And now coincidentally or not SONGS, the actual must-have coffee table book itself and compliment to TRACKS, has been released. For the most part its a beautiful book full of historical photos and a good selection of the most important lyrics although I must say that Bruce's own in-depth narrative of how each album found its direction sounds almost too orderly to be true - no guitar player can plan his life that well - its still a moving document of a well thought out career. Bruce Springsteen's sense of place and time in his lyrics is even more apparent when they are laid out in front of you in black and white as they are in SONGS. He has succeeded in inventing a New Jersey world of his own imagination in the same way that the American author William Faulkner did with Mississippi - a world that I'm not sure ever even existed but one that does have a specific geography you can relate to and a sense of place and time and tragedy like all the best folk music. I have visited the New Jersey Shore that Bruce calls home in his lyrics many, many times and for me it only holds its allure and fantasy when looked at through the tinted glass of Bruce's music.

In fact, hard core Bruce fans will take weeks of precious vacation time to visit the New Jersey heartland he has nearly always inhabited in both music and body; the fans come from far and wide, from Europe and beyond to sit at the bar of the Stone Pony club, to stroll the crumbling Asbury Park boardwalk, to look in vain for Madame Marie's fortune telling booth. They crowd into rented cars with streetmaps in sweaty hand to search out Bruce's own humble beginnings in a two family home in Freehold, New Jersey, a town once best known for the engine noise of its hot rod dragstrip. And then finally to drive slack jawed past Bruce's heavily guarded baronial estate in upper class Rumson, New Jersey and let their imaginations catapult them over the walls and into his property to see what he and his family do in there. Look for clean socks like the rest of us mortals I suppose, but no matter. Now I ask you: do Dylan, Bowie, Stones or Beatles fans have such a holyland, to visit?

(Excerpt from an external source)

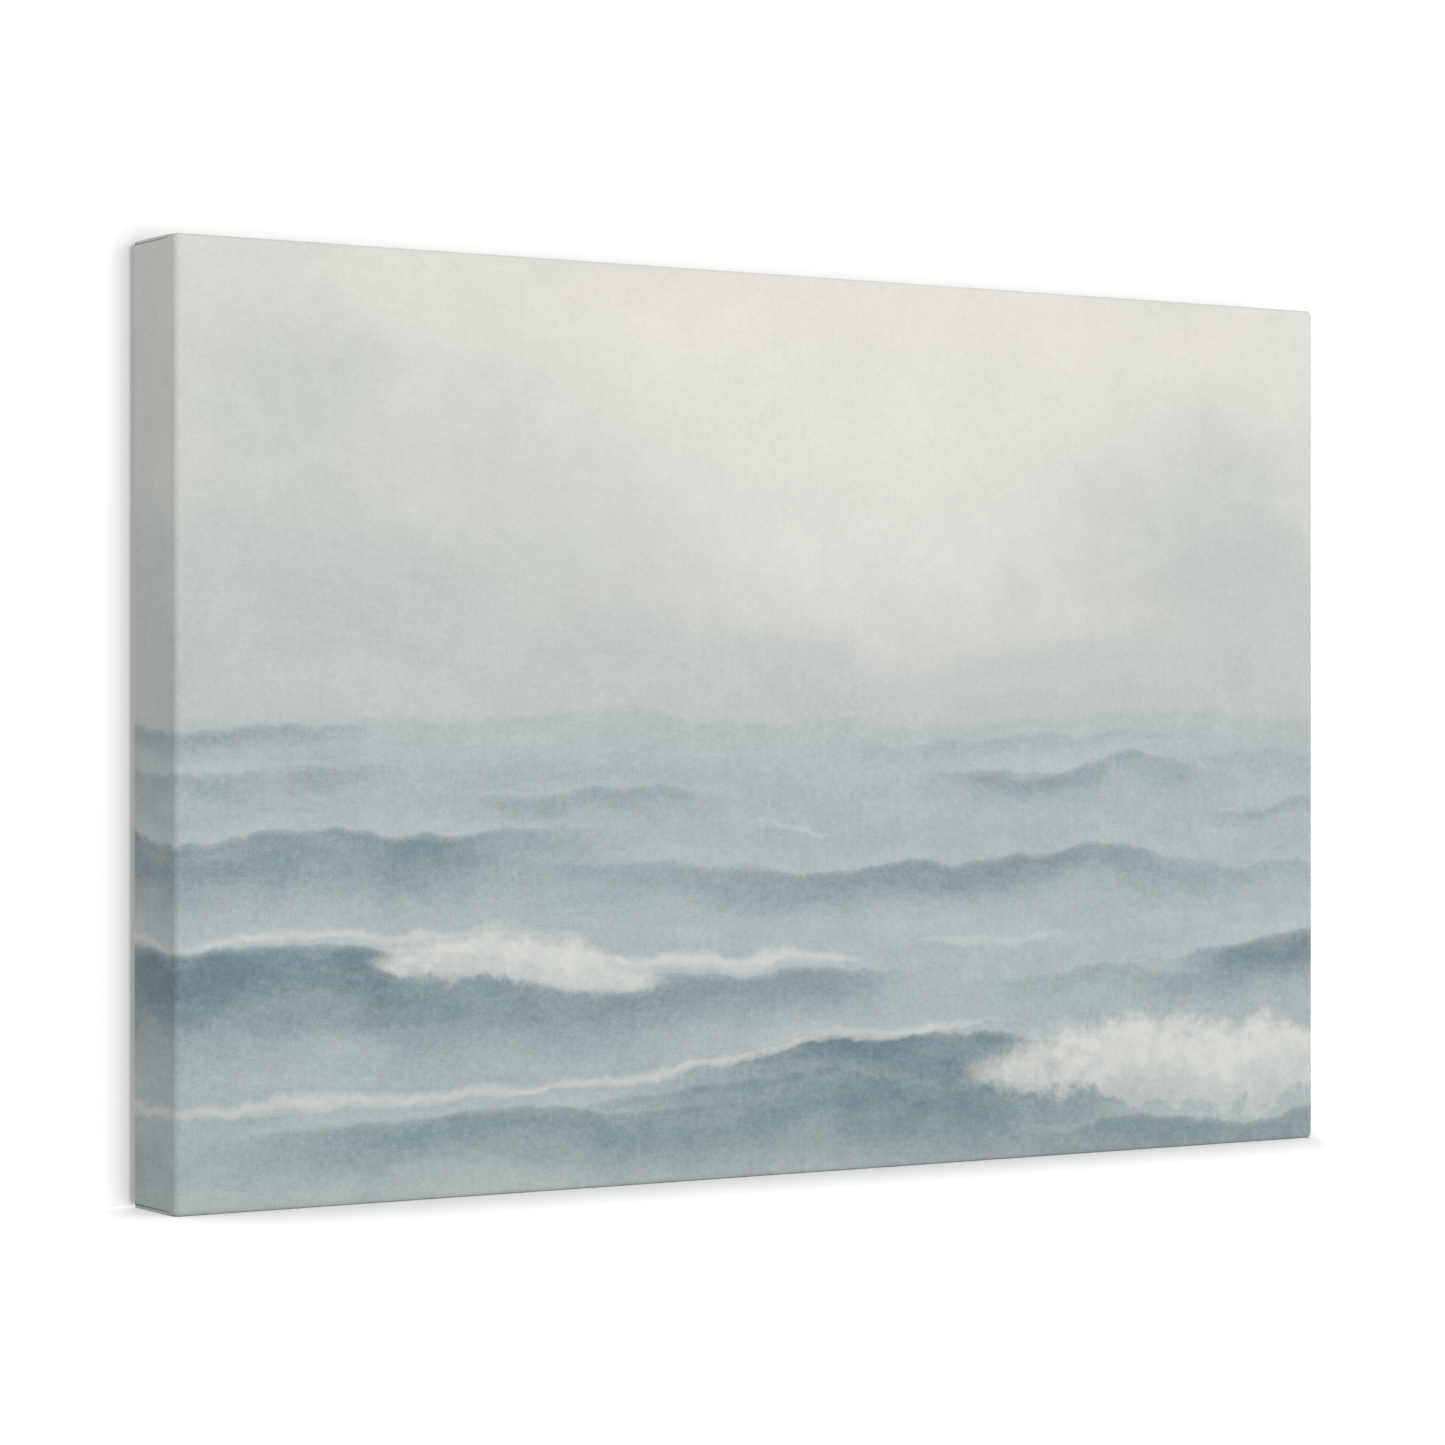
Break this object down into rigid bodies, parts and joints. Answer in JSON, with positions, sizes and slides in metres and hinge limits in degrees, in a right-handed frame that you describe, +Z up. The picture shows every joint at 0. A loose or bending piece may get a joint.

A land of rockdreams chronicled in songs and lyrics to make their own pilgrimage come high summer? I don't think so. Of all the gargantuan stars rock n roll has produced only Elvis Presley stayed so close to his birthplace but only in his address and never in his music. But the man didn't write songs so that's a whole other story.

Truly Dylan is the Picasso of our music and the cultural icon of the second half of the 20th Century. And he did it first, faster and with more courage and self assurance than any artist seems to deserve. But his legacy is poetic and surreal. His line of immortality descends from Rimbaud and Ginsberg. His symbolism knows no known landscape, its all in the traveling circus of his own mind. He is not a troubadour, more like a magician, a Merlin who appears when you least expect him. And while Bob Dylan has done his damndest to keep us from knowing him at all and in most ways succeeding, Bruce Springsteen only wanted us to get to know him better, in a folksy way and to understand why he had to write these songs.

He has never stood in the shadows of his music. Could he had conquered the world with another moniker less quirky, less folky than his own? I doubt it. I know of no other Springsteens - no Dr. Springsteen the painless dentist or Springsteen's hardware store. No, none of these. He is the only one. Heartfelt and sincere in a heartless and fake world.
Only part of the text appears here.